Furthermore, the “Little Pink” has adopted a less aggressive stance to distinguish themselves from older, angrier Chinese generation that has incited violence, especially against Japanese people. The “Little Pink” are more liberal and globally-oriented than the older generation, organizing or joining a series of mass campaigns on overseas social media platforms such as Facebook, Instagram and Twitter, which are all officially blocked within the mainland.

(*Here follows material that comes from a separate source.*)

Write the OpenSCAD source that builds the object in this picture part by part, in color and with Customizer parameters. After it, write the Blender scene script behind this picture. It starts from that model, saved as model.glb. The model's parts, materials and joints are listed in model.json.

As millennials grow up, the “Little Pink” group has expanded to include both the post-1990 generation and millennials.The original “Little Pink” generation subscribes to a type of nationalism that differs from that of the traditional “angry youth” and younger millennials. The post-1990 generation has already reached working age, many with graduate or doctoral degrees and/or experience abroad. Their more mature and comprehensive understanding of foreign affairs allows them to have a more nuanced perspective towards problems regarding China’s development, but they continue to guard China against criticism from Western media.
Times are changing and millennials now dominate social media, effectively replacing the original “Little Pink” group which was headed by the post-90s generation. However, most of them are immature and easily stirred up by the media; many ultimately become radical jianpan xia, or “keyboard warriors.” The crucial question is, to what extent do these “keyboard warriors” stand behind what they advocate online? To the extreme, this online nationalism can be seen as ‘substituting’ Chinese patriotism in favor of blind promotion of China. Such nationalism has not contributed to liberalism; instead, it has undermined pragmatic policy proposals. In the words of one People’s Daily article, “Patriotism needs both passion and rationality. Neither blind resistance, reckless actions nor encroaching the bottom line of the law is the right way to guard our country.”
Jing Xuanlin is currently pursuing both an HNC certificate and a master’s degree focusing on international relations and world history from Nanjing University.